Fertilising Australian Soil

Australian fertiliser plants supply roughly half of Australia’s fertiliser needs, and exports phosphates, primarily from Incitec Pivot’s ammonium phosphate plant in North Queensland in the form of superphosphates. Australian production of urea is insufficient for its own needs at approximately 10% of the 2Mt requirement annually. Projects in Australia are currently focused on this shortfall, with the Leigh Creek Energy’s urea plant in South Australia and Strike Energy’s Project Haber urea plant near Geraldton.

Leigh Creek intends to use underground coal gasification, a coal-to-gas conversion process, to produce synthesis gas consisting of primarily methane and hydrogen to be refined into gas and ammonia, to produce an estimated 1Mtpa of fertiliser product. Salt Lake Potash, a newly forged Australian based fertiliser producer, has entered administration under accounting firm KPMG.

The company announced a need for funds in late July to continue operation of the Lake Way potassium sulphate (SOP) processing plant. The company was unable to secure the funds to adjust its production after the first 100kt of salts were produced and was expected to start exporting standard SOP in August 2021.

Australia is a limited player in the global fertiliser market – global production of fertiliser on a nutrient basis is roughly 100Mtpa of nitrogen fertilisers (of which Australia produces 1Mt), 17Mt of phosphorus fertilisers (0.4Mt) and 31Mt of potassium fertilisers (0.2Mt), for a total of just over 1% of the global market. Australia is similarly small in the global 200Mt fertiliser trade, at 2% of total imports and 0.5% total exports. As a result, Australia’s ability to influence fertiliser production is limited in the market itself.

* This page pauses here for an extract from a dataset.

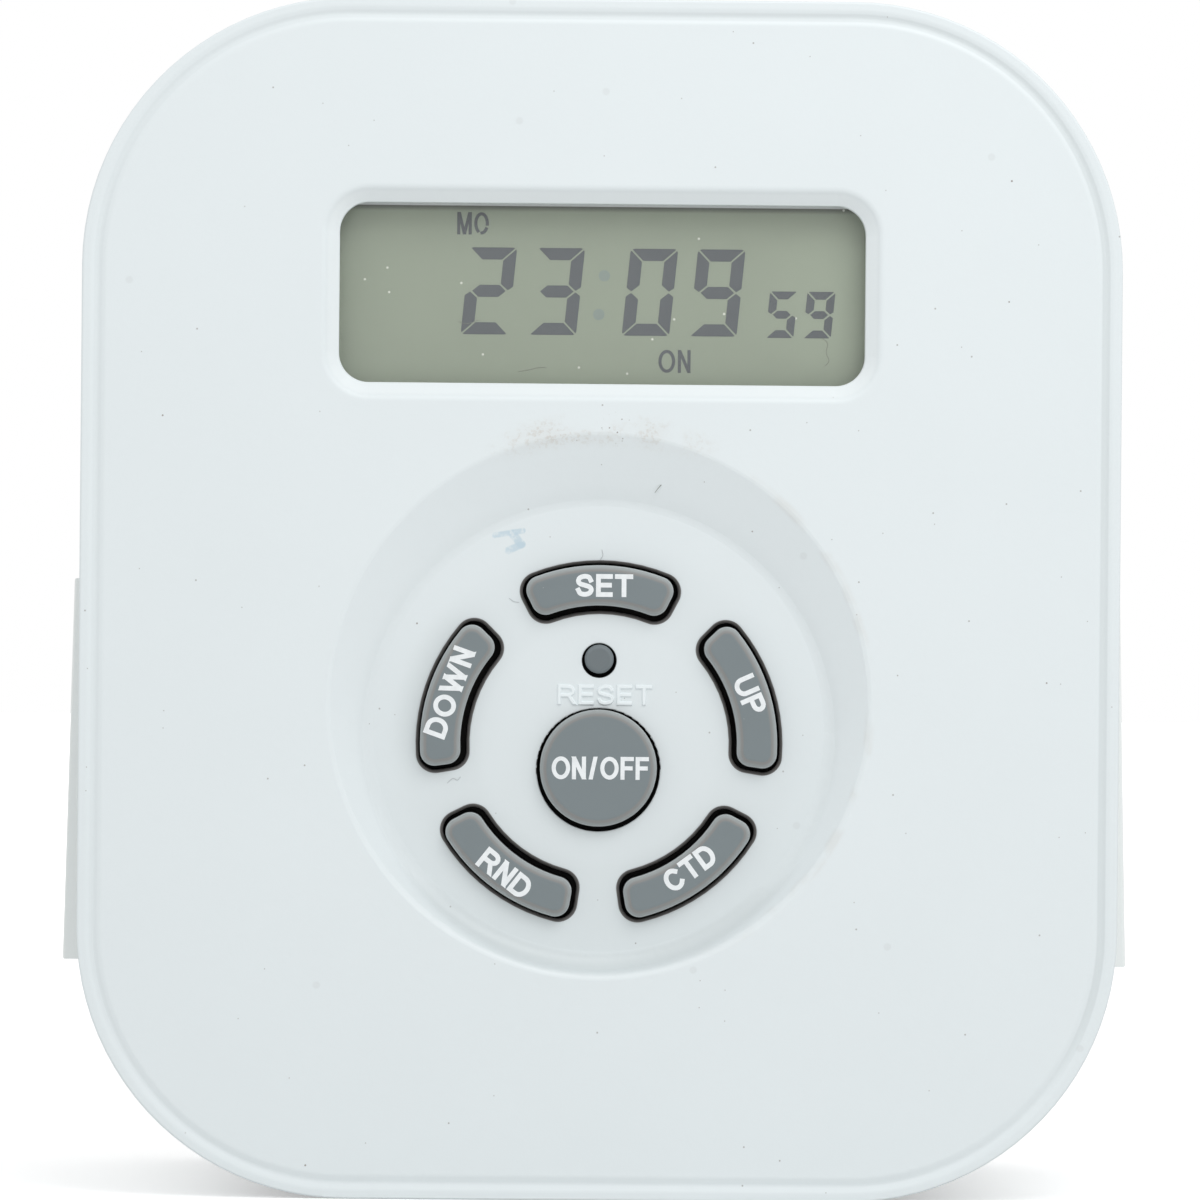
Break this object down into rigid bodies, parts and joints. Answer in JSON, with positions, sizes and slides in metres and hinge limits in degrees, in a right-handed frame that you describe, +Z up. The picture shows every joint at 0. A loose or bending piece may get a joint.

Increasing focus is also being put on the future of blue and green ammonia throughout Australia, and the hydrogen market will increase the availability of ammonia in Australia. Fortescue Future Industries’ investments in hydrogen electrolysis hope to generate 15Mtpa of green hydrogen by 2030, growing to 50Mt by 2040 – a drastic increase in the availability of hydrogen for ammonia production in Australia.